REQUIRED TASK:
Reproduce exactly the lines from the one containing "for item in" down to the one containing "depsgraph = bpy.context.evaluated_depsgraph_get()", including both of those lines, and nothing else.

- - -

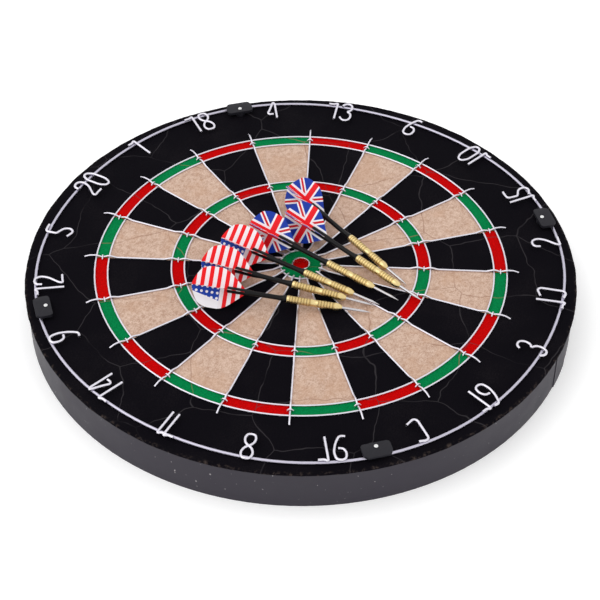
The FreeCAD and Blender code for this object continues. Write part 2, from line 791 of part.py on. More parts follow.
def buildFlight(number):
    body = newBody(f"DartFlight{number}")
    outline = newSketch(body, f"FlightOutline{number}", "XZ_Plane")
    front = -size["barrelLength"] - size["shaftLength"] + size["slotDepth"] - size["flightSheet"]
    rear = front - size["flightLength"]
    wing = size["flightWing"]
    side = [
        (rear, size["flightTail"]),
        (rear + size["flightLength"] * 0.045, wing * 0.4),
        (rear + size["flightLength"] * 0.135, wing * 0.8),
        (rear + size["flightLength"] * 0.3, wing),
        (front - size["flightLength"] * 0.42, wing),
        (front - size["flightLength"] * 0.23, wing * 0.69),
        (front, size["flightNose"]),
    ]
    drawOutline(outline, side + [(x, -z) for x, z in reversed(side)])
    sheet4 = pad(body, outline, size["flightSheet"], f"FlightPair{number}", symmetric=True)
    cross = quarterTurnPattern(body, sheet4, f"FlightCross{number}")

    def isWingCorner(edge):
        box = edge.BoundBox
        reach = max(abs(box.YMax), abs(box.YMin), abs(box.ZMax), abs(box.ZMin))
        short = edge.Length < size["flightSheet"].value * 1.5
        return short and reach > wing.value - 0.01

    roundEdges(body, cross, size["flightRound"], f"FlightCornerRound{number}", isWingCorner)
    return body


def dartPlacement(place):
    """Barrel and flight just clear of the wires, wings at 45 degrees to the face."""
    noseX, noseY, heading = place
    wireTop = 2 * size["spiderWireRadius"].value + size["dartClearance"].value
    noseHeight = face.value + wireTop + size["barrelRadius"].value
    wingReach = (size["flightWing"].value + size["flightSheet"].value / 2) * math.sin(math.pi / 4)
    crest = 4 * size["spiderWireRadius"].value + size["dartClearance"].value + 0.1
    wingHeight = face.value + crest + wingReach
    pitch = math.degrees(math.asin((wingHeight - noseHeight) / size["flightRest"].value))
    turn = FreeCAD.Rotation(FreeCAD.Vector(0, 0, 1), heading)
    tilt = FreeCAD.Rotation(FreeCAD.Vector(0, 1, 0), pitch)
    roll = FreeCAD.Rotation(FreeCAD.Vector(1, 0, 0), 45)
    return FreeCAD.Placement(
        FreeCAD.Vector(noseX, noseY, noseHeight), turn.multiply(tilt).multiply(roll)
    )


def buildDarts():
    for number, place in enumerate(DART_PLACES, start=1):
        placement = dartPlacement(place)
        for build, piece in (
            (buildPoint, "point"), (buildBarrel, "barrel"), (buildShaft, "shaft"),
            (buildFlight, "flight"),
        ):
            body = build(number)
            body.Placement = placement
            keep(body, f"dart_{number}_{piece}")


# ---------------------------------------------------------------- build, check and write

buildBackBoard()
buildSisalDisc()
buildOuterBand()
buildRoundWires()
buildBullCollar()
buildRadialWires()
buildStaples()
buildNumberRing()
buildNumbers()
for clipNumber, clipAngle in enumerate(CLIP_ANGLES, start=1):
    buildClip(clipNumber, clipAngle)
buildClipPins()
buildDarts()
doc.recompute()

for item in doc.Objects:
    if "Invalid" in item.State or "Error" in item.State:
        raise RuntimeError(f"{item.Label} failed: {item.State}")
for node in nodes:
    if node.Shape.isNull() or not node.Shape.isValid() or not node.Shape.Solids:
        raise RuntimeError(f"{node.Label} has no valid solid")

os.makedirs("parts", exist_ok=True)
for node in nodes:
    node.Shape.exportStep(f"parts/{node.Label}.step")
print(f"{len(nodes)} sub-parts written")
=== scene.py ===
import math

import bpy
from mathutils import Matrix, Vector, noise


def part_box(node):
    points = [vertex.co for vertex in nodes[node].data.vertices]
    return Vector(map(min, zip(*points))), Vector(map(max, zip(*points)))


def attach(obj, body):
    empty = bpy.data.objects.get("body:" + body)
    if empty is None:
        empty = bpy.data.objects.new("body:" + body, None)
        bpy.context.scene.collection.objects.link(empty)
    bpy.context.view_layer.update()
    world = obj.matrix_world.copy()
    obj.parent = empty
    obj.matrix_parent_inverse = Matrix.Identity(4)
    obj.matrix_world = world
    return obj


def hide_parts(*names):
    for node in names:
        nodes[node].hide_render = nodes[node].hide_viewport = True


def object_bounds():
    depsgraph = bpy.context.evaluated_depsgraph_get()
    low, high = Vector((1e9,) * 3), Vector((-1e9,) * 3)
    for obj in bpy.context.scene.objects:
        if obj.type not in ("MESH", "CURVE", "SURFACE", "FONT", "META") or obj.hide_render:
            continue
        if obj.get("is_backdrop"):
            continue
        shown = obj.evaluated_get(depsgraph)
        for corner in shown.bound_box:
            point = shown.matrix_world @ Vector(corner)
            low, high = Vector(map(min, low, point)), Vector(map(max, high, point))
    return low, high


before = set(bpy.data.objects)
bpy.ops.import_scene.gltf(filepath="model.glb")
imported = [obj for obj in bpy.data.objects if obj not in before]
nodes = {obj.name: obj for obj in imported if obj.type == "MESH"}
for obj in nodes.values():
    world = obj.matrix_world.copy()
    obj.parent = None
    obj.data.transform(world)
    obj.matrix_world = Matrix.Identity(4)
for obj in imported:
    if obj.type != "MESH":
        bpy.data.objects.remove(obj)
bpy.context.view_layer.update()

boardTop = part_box("sisal_disc")[1].z  # the playing face
print("frame loaded")


# small helpers for materials

def rgb(red, green, blue):
    # screen colour, 0 to 255, to the linear colour that a shader takes
    return [((c / 255 + 0.055) / 1.055) ** 2.4 if c > 10 else c / 3294.6
            for c in (red, green, blue)] + [1.0]


def tint(colour, share):
    return [min(1, c * share) for c in colour[:3]] + [1.0]


def newMaterial(name, roughness=0.5, metallic=0.0, colour=None):
    material = bpy.data.materials.new(name)
    material.use_nodes = True
    tree = material.node_tree
    shader = tree.nodes["Principled BSDF"]
    shader.inputs["Roughness"].default_value = roughness
    shader.inputs["Metallic"].default_value = metallic
    if colour is not None:
        shader.inputs["Base Color"].default_value = colour
        material.diffuse_color = colour
    return material, tree, shader


def plug(tree, socket, value):
    if isinstance(value, bpy.types.NodeSocket):
        tree.links.new(value, socket)
    else:
        socket.default_value = value


def calc(tree, operation, first, second=0.0, third=0.0):
    node = tree.nodes.new("ShaderNodeMath")
    node.operation = operation
    for socket, value in zip(node.inputs, (first, second, third)):
        plug(tree, socket, value)
    return node.outputs[0]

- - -

SOLVED EXERCISE:
for item in doc.Objects:
    if "Invalid" in item.State or "Error" in item.State:
        raise RuntimeError(f"{item.Label} failed: {item.State}")
for node in nodes:
    if node.Shape.isNull() or not node.Shape.isValid() or not node.Shape.Solids:
        raise RuntimeError(f"{node.Label} has no valid solid")

os.makedirs("parts", exist_ok=True)
for node in nodes:
    node.Shape.exportStep(f"parts/{node.Label}.step")
print(f"{len(nodes)} sub-parts written")
=== scene.py ===
import math

import bpy
from mathutils import Matrix, Vector, noise


def part_box(node):
    points = [vertex.co for vertex in nodes[node].data.vertices]
    return Vector(map(min, zip(*points))), Vector(map(max, zip(*points)))


def attach(obj, body):
    empty = bpy.data.objects.get("body:" + body)
    if empty is None:
        empty = bpy.data.objects.new("body:" + body, None)
        bpy.context.scene.collection.objects.link(empty)
    bpy.context.view_layer.update()
    world = obj.matrix_world.copy()
    obj.parent = empty
    obj.matrix_parent_inverse = Matrix.Identity(4)
    obj.matrix_world = world
    return obj


def hide_parts(*names):
    for node in names:
        nodes[node].hide_render = nodes[node].hide_viewport = True


def object_bounds():
    depsgraph = bpy.context.evaluated_depsgraph_get()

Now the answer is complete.